When the southern sun shines in……………burn baby burn! (Does anyone know what draperies cost?)…..the plans are OK – although, $3,000,000 to walk into the Kitchen from the front door – and, a door in a Master Bedroom (PH) that you have to close to walk around because there isn’t enough wall….it’s just not good enough for a good idea.
SPOT ON!
Looks like one of those communist cubical designs where they just stack prefabs.
Each little “glassible” will assure everyone gets to be on display, even at night! 😉
Kind of like Chelsea’s version of the red light district in Amsterdam!🤗
Will add to my “must see” 🤓 list for next visit!
Shame ZFA didn’t exist when this project began. Would have been amazing to see a bigger off-street entrance to the subway station plus an elevator in exchange for greater density. It’s nuts this is such a short building yielding relatively few units above 8 tracks of subway between the BDFM, L, and PATH.
Thought the same. I’m not even saying the project needed to be denser, but the dropped ball of not providing new ground floor subway entrances to replace those beat up, weather exposed and storm vulnerable street stairs is really inexcusable. Can you imagine something like that happening in London?
Plus the current access renovations that are going on will no only leave the current stairs on sidewalk right in front facing 14th but will also add a huge elevator taking up even more sidewalk space. How the ZFA program missed this development is just beyond understanding… Same goes for the former Moscot site on the opposite corner. No easements for station access built into the deelopments. Malpractice.
Meh. The thin projecting window frames are too sharp and severe. A little city dirt will help soften the look. But that epically tall screened mechanical penthouse is just ridiculous.

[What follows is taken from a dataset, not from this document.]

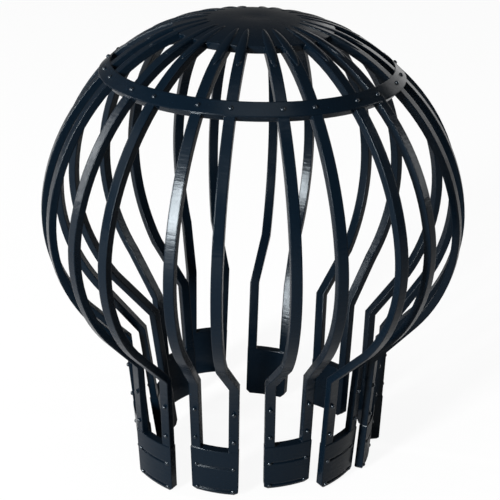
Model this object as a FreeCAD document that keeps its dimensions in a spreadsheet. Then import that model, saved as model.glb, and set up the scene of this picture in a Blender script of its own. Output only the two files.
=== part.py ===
import FreeCAD, Part
import os
from math import radians
import Sketcher

# Leaf filter for the mouth of a round downpipe, moulded in one piece.
# The origin is on the axis, at the height where the ball sits on the pipe's rim.
# +Z is up: the ball is above the rim and the sprung legs reach down into the pipe.

doc = FreeCAD.newDocument("LeafFilter")

# Driving sizes, in millimetres and degrees.
SIZES = [
    ("dome_radius", 49.3, "middle of the ribs, crown down to the shoulder"),
    ("dome_height", 32.0, "centre of the dome above the pipe's rim"),
    ("side_radius", 36.4, "middle of the ribs, shoulder round the widest part"),
    ("shoulder_angle", 9.1, "height at which the dome hands over to the side"),
    ("side_angle", 40.8, "how far below level the side arc ends"),
    ("seat_radius", 30.9, "middle of the legs at the pipe's rim"),
    ("leg_taper", 4.8, "lean of the legs towards the axis"),
    ("leg_length", 32.4, "rim to the lower edge of the feet"),
    ("window_length", 19.0, "rim to the upper edge of the feet"),
    ("pair_count", 12, "pairs of ribs, one leg to each"),
    ("rib_angle", 5.9, "each rib from the middle of its pair"),
    ("bar_angle", 8.9, "each leg bar from the middle of its leg"),
    ("foot_angle", 11.4, "each edge of a foot from the middle of its leg"),
    ("rib_width", 2.4, "ribs and leg bars"),
    ("rib_depth", 1.75, "ribs and leg bars, outside to inside"),
    ("cover", 0.12, "crown and hoop proud of the ribs, each side"),
    ("crown_angle", 66.6, "height of the crown's edge"),
    ("hoop_angle", 47.7, "height of the hoop's middle"),
    ("hoop_width", 3.6, "hoop along the dome"),
    ("rib_stop", 0.5, "end of each rib short of the hoop's middle"),
    ("foot_thickness", 2.1, "foot plates"),
    ("foot_chamfer", 0.8, "lower outer edge of the feet"),
    ("foot_corner", 1.0, "lower corners of the feet, taken off"),
    ("line_depth", 0.3, "grooves across the feet"),
    ("line_height", 0.6, "grooves across the feet"),
    ("line_drop", 24.1, "rim to the upper groove"),
]

# The legs are thin and have taken a set: how far each one has sprung outwards and
# sideways about the hoop, in degrees, anticlockwise from the front leg left of the middle.
SPRUNG = [
    (-3.0, -0.5),
    (-4.0, 3.0),
    (-0.5, 3.0),
    (2.0, 1.5),
    (4.0, -0.5),
    (1.5, -2.0),
    (0.0, 0.0),
    (7.0, -0.5),
    (0.5, -3.0),
    (-4.5, 0.5),
    (-1.5, 0.0),
    (-0.5, -1.5),
]

sheet = doc.addObject("Spreadsheet::Sheet", "Sizes")
for row, (alias, value, note) in enumerate(SIZES, start=1):
    sheet.set(f"A{row}", note)
    sheet.set(f"B{row}", str(value))
    sheet.setAlias(f"B{row}", alias)
for k, (out, side) in enumerate(SPRUNG):
    row = len(SIZES) + 1 + k
    sheet.set(f"A{row}", f"leg {k} sprung outwards, sideways")
    sheet.set(f"B{row}", str(out))
    sheet.setAlias(f"B{row}", f"sprung_out_{k}")
    sheet.set(f"C{row}", str(side))
    sheet.setAlias(f"C{row}", f"sprung_side_{k}")
doc.recompute()


def size(text):
    """Put the sheet's name before each alias in an expression."""
    words = sorted((s[0] for s in SIZES), key=len, reverse=True)
    out = []
    word = ""
    for ch in text + " ":
        if ch.isalnum() or ch == "_":
            word += ch
            continue
        out.append("Sizes." + word if word in words else word)
        out.append(ch)
        word = ""
    return "".join(out).strip()


def plane(body, role):
    """One of the body's own origin planes or axes."""
    for item in body.Origin.OriginFeatures:
        if item.Role == role:
            return item


def sketch_at(body, name, role, place=None):
    """A sketch on one of the body's planes, moved by an expression."""
    sk = body.newObject("Sketcher::SketchObject", name)
    sk.AttachmentSupport = [(plane(body, role), "")]
    sk.MapMode = "FlatFace"
    if place:
        sk.setExpression("AttachmentOffset", size(place))
    return sk


def value(text):
    """The number an expression gives, from the sheet."""
    probe = sheet.evalExpression(size(text))
    return float(getattr(probe, "Value", probe))


def outline(sk, points, open_end=False):
    """Outline of straight lines, closed or not, each corner set by a pair of expressions."""
    start = sk.GeometryCount
    at = [FreeCAD.Vector(value(x), value(y), 0) for x, y in points]
    n = len(at)
    lines = n - 1 if open_end else n
    for i in range(lines):
        sk.addGeometry(Part.LineSegment(at[i], at[(i + 1) % n]), False)
    for i in range(lines - 1 if open_end else lines):
        following = start + (i + 1) % n
        sk.addConstraint(Sketcher.Constraint("Coincident", start + i, 2, following, 1))
    for i, (x, y) in enumerate(points):
        line, end = (start + i, 1) if i < lines else (start + i - 1, 2)
        for kind, text, number in (("DistanceX", x, at[i].x), ("DistanceY", y, at[i].y)):
            c = sk.addConstraint(Sketcher.Constraint(kind, -1, 1, line, end, number))
            sk.setExpression(f"Constraints[{c}]", size(text))


def rib_section(sk, middle, half_depth="rib_depth / 2"):
    """Cross-section of a rib, a flat strip."""
    inner = f"{middle} - ({half_depth})"
    outer = f"{middle} + ({half_depth})"
    outline(sk, [
        (inner, "-rib_width / 2"),
        (outer, "-rib_width / 2"),
        (outer, "rib_width / 2"),
        (inner, "rib_width / 2"),
    ])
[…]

This subway station may be the dumpiest in the entire system. An court-ordered elevator is being added and a new stairway was incorrectly measured and has a 3 inch tall concrete landing with a ramp. The unchecked corruption in this is city never ceases to disappoint.
“…and a new stairway was incorrectly measured and has a 3 inch tall concrete landing with a ramp.”
What’s this?
L train at 6th Avenue. The pour is amateurish and there are yellow pipe railings people sit on and block the way. It’s like something from another country that I won’t insult, because only in NY.
I think it’s a healthy mix of corruption and incompetence—but I lean towards incompetence.
“…and a new stairway was incorrectly measured and has a 3 inch tall concrete landing with a ramp.”
What’s this?
This building should be at least 3x taller. It’s crazy to build stubby midrises on top of a major subway hub, in the middle of Manhattan, when there’s an epic housing crisis. 14th Street is extremely wide and can easily handle 40-50 floor towers, and same goes for Sixth Avenue, which has six subway tracks underneath (four MTA, two PATH). I don’t think there’s another avenue on earth with six subway tracks underneath.
Mostly agree. Twice the height would be about right in my opinion.
Yup — I have this same frustration whenever I’m at West 4th Street. Literally 8 tracks of subway underground + 2 from PATH nearby and you’ve got squat 3-4 story buildings during the middle of a huge housing crisis. Makes zero sense. If it’s about preserving historic facades, require that the developers incorporate them into new buildings like Hearst did on 57th street years ago.
W4 is a major subway confluence that is designed to serve as transfer point more than for all the capacity to serve the immediate neighborhood but I understand what you’re saying.
I like it…especially on 14th
Standard Hotel Jr.
Why in the rendering do they not include the new 270 Park, which will be built long before this is finished? Why do they instead include the 270 Park of old?